At their core, student course evaluations are surveys administered to students to gather their perceptions about a course and its instruction. They typically ask students to rate statements on a Likert scale (e.g., from "Strongly Disagree" to "Strongly Agree") covering domains such as:
- Instructor Effectiveness: Clarity of explanations, enthusiasm, availability outside class, and fairness in grading.
- Course Organization: Logical structure of material, effective use of class time, and clarity of the syllabus and expectations.
- Learning Outcomes: The extent to which the course challenged students intellectually and helped them achieve its stated goals.
- Course Difficulty & Workload: Perceptions of the amount and appropriateness of assigned work.
- Overall Satisfaction: A global rating of the instructor and the course.
The stated goal is to provide formative feedback for instructors to improve their teaching and summative data for administrators to make decisions about promotion, tenure, and contract renewal. In theory, they are a direct line to the primary consumers of the educational product: the students.

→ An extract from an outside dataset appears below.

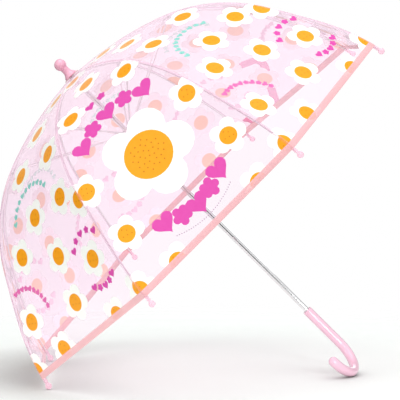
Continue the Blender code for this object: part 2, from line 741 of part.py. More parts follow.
def make_closing_strap(umbrella):
    """A film strap welded to the hem of one gore, lying bent on the outside of the canopy."""
    turn = RIB_STEP * (STRAP_PANEL + 1)
    route = [gore_point(share, across) + STRAP_LIFT * gore_normal(share) for share, across in STRAP_ROUTE]
    work = bmesh.new()
    rows = []
    for index, place in enumerate(route):
        along = route[min(index + 1, len(route) - 1)] - route[max(index - 1, 0)]
        side = gore_normal(STRAP_ROUTE[index][0]).cross(along).normalized() * STRAP_WIDTH / 2
        rows.append([work.verts.new(place - side - route[0]), work.verts.new(place + side - route[0])])
    for upper, lower in zip(rows, rows[1:]):
        work.faces.new((upper[0], lower[0], lower[1], upper[1]))
    strap = mesh_object("closing_strap", work)
    solid = strap.modifiers.new("film", "SOLIDIFY")
    solid.thickness = STRAP_THICKNESS
    solid.offset = 1
    finish_part(strap, "strap", umbrella)
    strap.rotation_euler = (0, 0, turn)
    strap.location = Matrix.Rotation(turn, 3, "Z") @ route[0]


def make_strap_stud(umbrella):
    """The press stud on the hem that the strap snaps on to."""
    share, across = STUD_PLACE
    turn = RIB_STEP * (STRAP_PANEL + 1)
    normal = gore_normal(share)
    stud = turned(
        "strap_stud",
        [
            (0, STUD_HEIGHT),
            (STUD_RADIUS * 0.45, STUD_HEIGHT),
            (STUD_RADIUS * 0.5, STUD_HEIGHT * 0.55),
            (STUD_RADIUS, STUD_HEIGHT * 0.4),
            (STUD_RADIUS, 0),
            (0, 0),
        ],
        16,
    )
    finish_part(stud, "strap", umbrella)
    lift = gore_point(share, across) + CLEARANCE * normal
    stud.rotation_euler = (0, math.atan2(normal.x, normal.z), turn)
    stud.location = Matrix.Rotation(turn, 3, "Z") @ lift


# Lying on the floor


def lowest_of_tips(lean):
    """Height under the crown of the lowest rib tips, with the shaft leaning from level by an angle."""
    centre = RIB_END + TIP_REACH * END_DIRECTION
    out = centre.x * math.cos(HALF_STEP)
    return centre.y * math.sin(lean) - out * math.cos(lean) - TIP_BALL_RADIUS


def lowest_of_hook(lean):
    """Height under the crown of the hook's underside, with the shaft leaning from level by an angle."""
    heights = [place.z * math.sin(lean) - place.x * math.cos(lean) for place, _ in hook_line()]
    return min(heights) - HANDLE_RADIUS


def lying_lean():
    """Lean at which both tips touch the floor while the hook's land rests on it."""
    low, high = math.radians(15), math.radians(75)
    for _ in range(50):
        lean = (low + high) / 2
        if lowest_of_hook(lean) + HOOK_LAND < lowest_of_tips(lean):
            high = lean
        else:
            low = lean
    return (low + high) / 2


def make_land_cutter(umbrella, lean):
    """A block under the floor that cuts the hook's flat land."""
    size = 6 * HANDLE_RADIUS
    work = bmesh.new()
    bmesh.ops.create_cube(work, size=size)
    cutter = add_cutter(mesh_object("hook_land_cutter", work), umbrella)
    floor = lowest_of_tips(lean)
    lowest = min(
        (place for place, _ in hook_line()), key=lambda p: p.z * math.sin(lean) - p.x * math.cos(lean)
    )
    down = Vector((math.cos(lean), 0, -math.sin(lean)))
    height = -lowest.dot(down)
    cutter.location = lowest + (height - floor + size / 2) * down
    cutter.rotation_euler = (0, lean - math.pi / 2, 0)
    return cutter


def stand_at_origin(umbrella):
    """Move the umbrella so that the middle of its box's underside is at the world's origin."""
    bpy.context.view_layer.update()
    graph = bpy.context.evaluated_depsgraph_get()
    low, high = Vector((1e9,) * 3), Vector((-1e9,) * 3)
    for obj in PARTS.objects:
        if obj.type == "EMPTY":
            continue
        evaluated = obj.evaluated_get(graph)
        mesh = evaluated.to_mesh()
        for vertex in mesh.vertices:
            place = evaluated.matrix_world @ vertex.co
            low = Vector(map(min, low, place))
            high = Vector(map(max, high, place))
        evaluated.to_mesh_clear()
    umbrella.location -= Vector(((low.x + high.x) / 2, (low.y + high.y) / 2, low.z))


def main():
    lean = lying_lean()
    umbrella = make_empty("umbrella")
    make_shaft(umbrella)
    make_stop_pin(umbrella)
    make_ferrule(umbrella)
    make_crown_washer(umbrella)
    make_top_notch(umbrella)
    make_notch_wire(umbrella)
    make_handle(umbrella, make_land_cutter(umbrella, lean))
    make_runner(umbrella)
    make_catch(umbrella, "top_catch", TOP_CATCH_HEIGHT, 1)
    make_catch(umbrella, "bottom_catch", BOTTOM_CATCH_HEIGHT, -1)
    for index in range(RIB_COUNT):
        make_rib_set(umbrella, index)
        make_gore(umbrella, index)
    make_closing_strap(umbrella)
    make_strap_stud(umbrella)
    umbrella.rotation_euler = (0, math.pi / 2 - lean, math.pi)
    stand_at_origin(umbrella)


clear_scene()
PARTS, CUTTERS = make_collections()
main()
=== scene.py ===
"""Looks of a child's dome umbrella of clear printed film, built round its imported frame.

Pieces are made in the umbrella's own axes and then laid down with it: +Z runs up the shaft to the ferrule,
z = 0 is the crown of the film, and rib i stands at RIB_STEP * (i + 0.5) round the shaft. Gore k lies between
ribs k and k + 1. A place on a gore is (v, lat): the way down its middle line from the crown, and sideways.
"""

import json
import math

import bmesh
import bpy
from mathutils import Matrix, Vector
from mathutils.geometry import delaunay_2d_cdt


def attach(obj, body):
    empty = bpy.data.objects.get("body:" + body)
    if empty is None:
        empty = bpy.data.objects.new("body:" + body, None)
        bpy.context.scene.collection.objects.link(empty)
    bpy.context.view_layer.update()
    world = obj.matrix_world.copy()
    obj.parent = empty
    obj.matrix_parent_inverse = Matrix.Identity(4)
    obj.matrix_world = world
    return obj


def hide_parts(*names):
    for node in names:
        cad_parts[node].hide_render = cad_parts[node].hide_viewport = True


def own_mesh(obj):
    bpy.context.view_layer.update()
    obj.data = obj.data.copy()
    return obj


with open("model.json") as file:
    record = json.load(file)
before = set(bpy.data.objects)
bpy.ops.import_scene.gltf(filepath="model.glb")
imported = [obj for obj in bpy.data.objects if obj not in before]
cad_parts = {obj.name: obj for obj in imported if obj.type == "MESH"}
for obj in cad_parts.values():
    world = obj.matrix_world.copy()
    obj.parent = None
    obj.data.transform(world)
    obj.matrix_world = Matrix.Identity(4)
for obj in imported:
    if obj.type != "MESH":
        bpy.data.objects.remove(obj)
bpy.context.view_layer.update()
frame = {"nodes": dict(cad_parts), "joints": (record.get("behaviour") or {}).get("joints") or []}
NODES = frame["nodes"]
JOINTS = {joint["name"]: joint for joint in frame["joints"]}

MM = 0.001

# Sizes that the solids were made with
RIB_COUNT = 8
RIB_SLOPES = (3, 9.6, 18.5, 37.4, 57, 60, 75)  # degrees below level, at equal steps along a rib
SHOULDER = 0.364  # share of a rib's arc at which its stretcher joint sits
NOTCH_PIVOT_DEPTH = 4.2 * MM
SHAFT_RADIUS = 4 * MM
HANDLE_TOP_DEPTH = 492.5 * MM
HANDLE_RADIUS = 7.2 * MM
HANDLE_STRAIGHT = 70 * MM
HANDLE_BORE_DEPTH = 50 * MM
HANDLE_MOUTH_RADIUS = 5.5 * MM
HANDLE_MOUTH_DEPTH = 6 * MM
HOOK_RADIUS = 36.6 * MM
HOOK_TURN = math.radians(69)
FERRULE_BALL_RADIUS = 9 * MM
FERRULE_BALL_HEIGHT = 24.1 * MM
FERRULE_NECK_RADIUS = 5.8 * MM
FERRULE_SKIRT_RADIUS = 10.5 * MM
TIP_BALL_RADIUS = 4.7 * MM
TIP_NECK_RADIUS = 2.6 * MM
TIP_REACH = 12.5 * MM
RIB_DEPTH = 2.5 * MM
STRAP_GORE = 4
STRAP_ROUTE = (  # share of the rib's arc, share of the half width
    (0.985, 0.31),
    (0.935, 0.17),
    (0.885, 0.01),
    (0.845, -0.13),
    (0.815, -0.13),
    (0.80, -0.03),
    (0.787, 0.08),
)
STUD_PLACE = (0.965, 0.83)

# Sizes of the film and what is sewn to it
FILM_THICKNESS = 0.3 * MM
FILM_BOW = 2.5 * MM  # how far a gore hangs in between its ribs at the hem
PUCKER_HEIGHT = 0.35 * MM
PUCKER_LENGTH = 26 * MM
PUCKER_REACH = 16 * MM
MESH_STEP = 6.5  # millimetres between the points of a gore's mesh
TAPE_WIDTH = 9 * MM
TAPE_THICKNESS = 0.35 * MM
SEAM_WIDTH = 5 * MM
SEAM_THICKNESS = 0.3 * MM
STITCH_PITCH = 3.2 * MM
STITCH_LENGTH = 2.3 * MM
STITCH_THICKNESS = 0.42 * MM
STRAP_WIDTH = 14 * MM
STRAP_THICKNESS = 0.6 * MM
LOFT_WELD = 1e-6  # metres within which points are joined up
SOLID_WELD = 1e-5
FILM_HOLE_RADIUS = 5.8 * MM  # of the film's corners at the crown
SEAM_START = 12 * MM
HAZE_REACH = 0.26  # metres from the crown over which the film and the inks grow cloudy
INK_HAZE_REACH = 0.16
INK_HAZE = 0.75

RIB_STEP = 2 * math.pi / RIB_COUNT
HALF_STEP = RIB_STEP / 2


# The umbrella's own axes, from its joints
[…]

The Multifaceted Importance of Student Feedback
When used thoughtfully, student evaluation data serves several critical functions within an educational institution.

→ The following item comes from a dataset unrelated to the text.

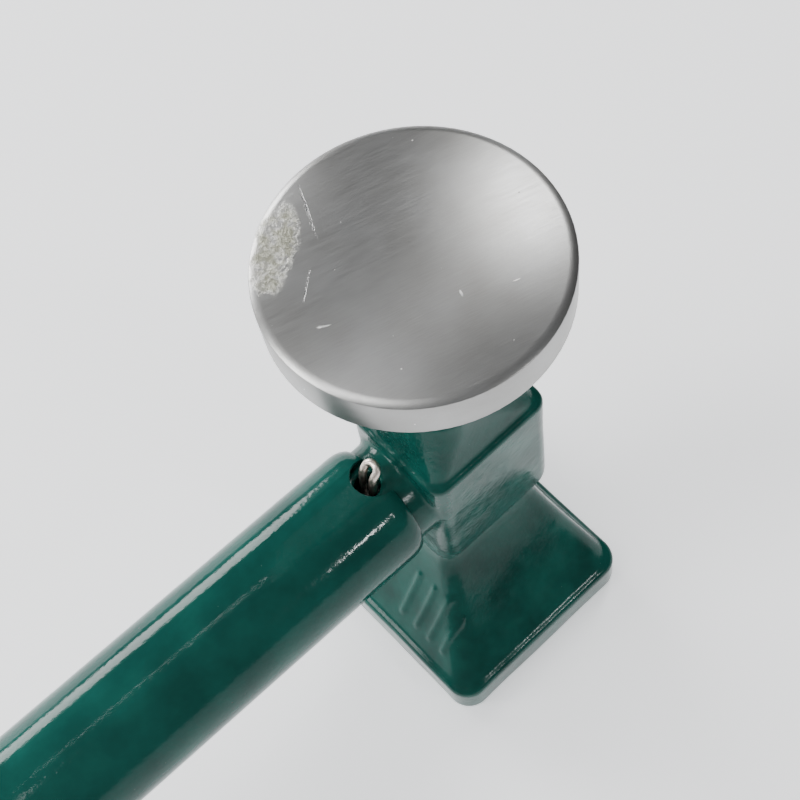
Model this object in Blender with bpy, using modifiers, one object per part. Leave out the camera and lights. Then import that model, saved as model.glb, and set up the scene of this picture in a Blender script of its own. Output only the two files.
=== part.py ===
"""Snap setting press: a cast head on a flared square foot, a struck plunger with a broad steel disc,
a return spring, two setting dies in a throat, and a tube handle pinned to a cast tenon.

Sizes are in millimetres and are multiplied by MM, because the scene is in metres.
+Z is up, the plunger's axis is Z, the handle runs towards -X, and the throat opens towards +X and +Y.
The origin is the point of the foot's underside that lies on the plunger's axis.
"""

import math

import bmesh
import bpy
from mathutils import Matrix

MM = 0.001

# driving dimensions
HEIGHT = 125.0              # underside of the foot to the face of the disc
DISC_RADIUS = 25.0
DISC_THICKNESS = 9.1
DISC_CHAMFER = (1.55, 0.66)  # across the face, down the rim
TRAVEL = 10.5               # plunger stroke
GAP = 0.3                   # clearance between any two pieces

# casting
FOOT_CENTRE_X = -1.6
FOOT_HALF = (23.5, 27.9)
FOOT_PLATE = 9.6            # height of the foot's upright sides
FOOT_CORNER = 5.0
FOOT_EDGE = 1.4             # round of the plate's upper edge
FOOT_SOLE = (0.7, 0.8)      # chamfer of its lower edge: inwards, upwards
FOOT_SWEEP = 1.3            # 1 is a straight slope, and more hollows the foot's sides
NECK_Z = 32.0
NECK_CENTRE_X = 1.6
NECK_HALF = (12.6, 9.9)
HEAD_CENTRE_X = 2.2
HEAD_HALF = (14.2, 12.2)
HEAD_TOP = 71.75
HEAD_EDGE_Z = 39.5          # underside of the head at its two side edges
HEAD_BELLY = 5.5            # how far the underside bows below those edges
HEAD_ROUND = 2.6
HEAD_CORNER = 3.2
HEAD_TOP_ROUND = 1.0
JOIN = 4.0                  # how deep the neck and the boss reach into the head
BOSS_TOP = 84.0
BOSS_RADIUS = 9.3
BOSS_SWEEP = 1.7
BOSS_INSET = 1.0            # the head's top that shows round the boss
NECK_CORNER = 3.0
RING_POINTS = 48            # points round each section of the casting

# throat and sockets
THROAT = ((-7.0, 40.0), (-6.5, 40.0), (14.5, 37.0))
BORE_RADIUS = 8.0
BORE_FLOOR = 39.7
LIP_RADIUS = 6.6
LOWER_SOCKET_RADIUS = 4.0
LOWER_SOCKET_FLOOR = 5.5
GRUB_Z = 10.0
GRUB_HOLE = 2.3

# plunger
ROD_RADIUS = 6.0
ROD_BOTTOM = 36.0
STUD_RADIUS = 5.0
STUD_Z = (110.3, 122.0)
NUT_HEIGHT = 5.0
NUT_ACROSS = 17.0
REBOUND_WASHER_Z = (68.4, 69.6)
STOP_RING_Z = (66.8, 68.1)
STOP_GROOVE_RADIUS = 5.1
KEY_Z = 50.0
KEY_HOLE = 2.8
KEYWAY_HALF = 2.1
KEYWAY_FLOOR = 4.3
UPPER_SOCKET_RADIUS = 3.3
UPPER_SOCKET_TOP = 47.0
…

1. A Tool for Instructor Development: Constructive written comments can highlight specific strengths—a particular explanation that resonated, a project that was engaging—and pinpoint areas for growth, such as pacing issues or unclear assignment prompts. This feedback loop is essential for reflective teaching practice.
2. A Component of Institutional Accountability: Aggregated evaluation data across departments and colleges can signal trends. Consistently low scores in a program might indicate systemic issues with curriculum design, resource allocation, or advising, prompting a necessary review.

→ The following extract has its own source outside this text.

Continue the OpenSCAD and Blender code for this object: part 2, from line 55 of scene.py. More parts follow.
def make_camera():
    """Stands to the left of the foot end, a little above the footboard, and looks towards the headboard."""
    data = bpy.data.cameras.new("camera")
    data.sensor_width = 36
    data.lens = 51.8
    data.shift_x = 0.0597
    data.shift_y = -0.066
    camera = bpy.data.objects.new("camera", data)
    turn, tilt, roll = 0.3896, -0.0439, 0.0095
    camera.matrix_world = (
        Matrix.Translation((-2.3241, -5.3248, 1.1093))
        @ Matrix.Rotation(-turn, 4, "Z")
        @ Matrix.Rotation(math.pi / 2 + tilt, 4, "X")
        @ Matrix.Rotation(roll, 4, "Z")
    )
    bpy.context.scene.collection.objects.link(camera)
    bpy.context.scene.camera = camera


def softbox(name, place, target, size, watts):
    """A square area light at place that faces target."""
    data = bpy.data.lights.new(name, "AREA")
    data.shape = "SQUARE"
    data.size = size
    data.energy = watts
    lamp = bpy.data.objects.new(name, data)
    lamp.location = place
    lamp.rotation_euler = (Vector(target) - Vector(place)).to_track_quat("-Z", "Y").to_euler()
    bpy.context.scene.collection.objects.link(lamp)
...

3. A Signal for Student Voice: The process itself communicates that student perspectives are valued. It provides a structured, anonymous channel for students to express their experiences, fostering a sense of agency within the academic community.
4. A Factor in Personnel Decisions: Despite the debate, most colleges and universities include quantitative evaluation scores as one metric among many (alongside peer review, teaching portfolios, and syllabi) in personnel committees' assessments of teaching effectiveness.
The Critical Caveats: Why Evaluation Ratings Are Flawed Metrics
To treat evaluation scores as a pure, objective measure of teaching quality is a profound error. A vast body of research in educational psychology and sociology reveals that these ratings are influenced by a complex web of factors often unrelated to pedagogical skill.
1. Demographic and Identity-Based Biases: Numerous studies confirm that student evaluations are susceptible to biases related to the instructor's gender, race, ethnicity, and perceived age. Female instructors, instructors of color, and younger-looking faculty often receive lower ratings, particularly from students who hold implicit biases. These biases can manifest in comments that focus on personality, appearance, or accent rather than teaching methods.
2. The "Easy A" Phenomenon and Grade Inflation: There is a robust, well-documented correlation between the grades students expect to receive and the evaluations they give. Instructors who are perceived as "easy graders" or who award high grades consistently receive higher ratings. This creates a perverse incentive that can undermine academic rigor and devalue the credential.
3. Course Content and Structure: Evaluations are not created equal. A required, foundational course in a difficult major (e.g., Calculus for Engineers) will naturally attract different student expectations and moods than an elective in a popular topic (e.g., The History of Rock Music). The former often has higher withdrawal rates and lower average ratings, not necessarily due to poorer teaching.
4. Class Size and Level: Larger lecture courses tend to yield lower ratings than small seminars, simply due to reduced personal interaction. Similarly, 100-level general education courses often score lower than upper-level major courses where students are more invested and motivated.
5. Student Motivation and Mood: A student's personal circumstances—stress, workload in other courses, personal issues—and their inherent motivation for taking the course (elective vs. requirement) significantly impact their disposition when filling out the evaluation. A disgruntled student can disproportionately tank an average.
6. The "Halo" and "Horn" Effects: A single charismatic trait (enthusiasm, sense of humor) can create a "halo," leading students to rate other aspects of teaching more highly. Conversely, a minor annoyance (a strict attendance policy, a dry voice) can create a "horn," causing students to rate even clear explanations poorly.
How Evaluations Are Conducted: Administration Matters
The validity of the data is also compromised by the method of administration. Low response rates bias the sample toward students with strong opinions (usually very positive or very negative). Evaluations conducted during class time yield higher response rates than online surveys left to the student's initiative. The timing—at the very end of a stressful finals period—is also notoriously poor for eliciting reflective feedback.
Best Practices for Interpreting and Using Evaluation Data
Given these profound limitations, how can institutions and instructors use this data responsibly? The key is to move from a summative, judgmental model to a formative, developmental one.
For Administrators and Committees:
- Never use raw numerical scores as the sole or primary criterion for personnel decisions. They must be contextualized.
- Look for patterns over time. One semester's low score may be an anomaly. Three consecutive semesters of low scores in a specific area (e.g., "provides timely feedback") warrant investigation.
- Read written comments thematically. What are multiple students saying? Are there consistent, specific praises or criticisms?
- Triangulate with other evidence. Consider peer classroom observations, analysis of the instructor's syllabus and assignments, and the instructor's own reflective teaching statement.
- Disaggregate the data. Compare ratings across different course types, sizes, and student demographics the instructor teaches to identify if biases may be at play.
For Instructors Seeking to Grow:
- Focus on the qualitative comments, not just the numbers. Specific suggestions ("the lectures on thermodynamics were confusing") are gold. Vague complaints ("worst teacher ever") are noise.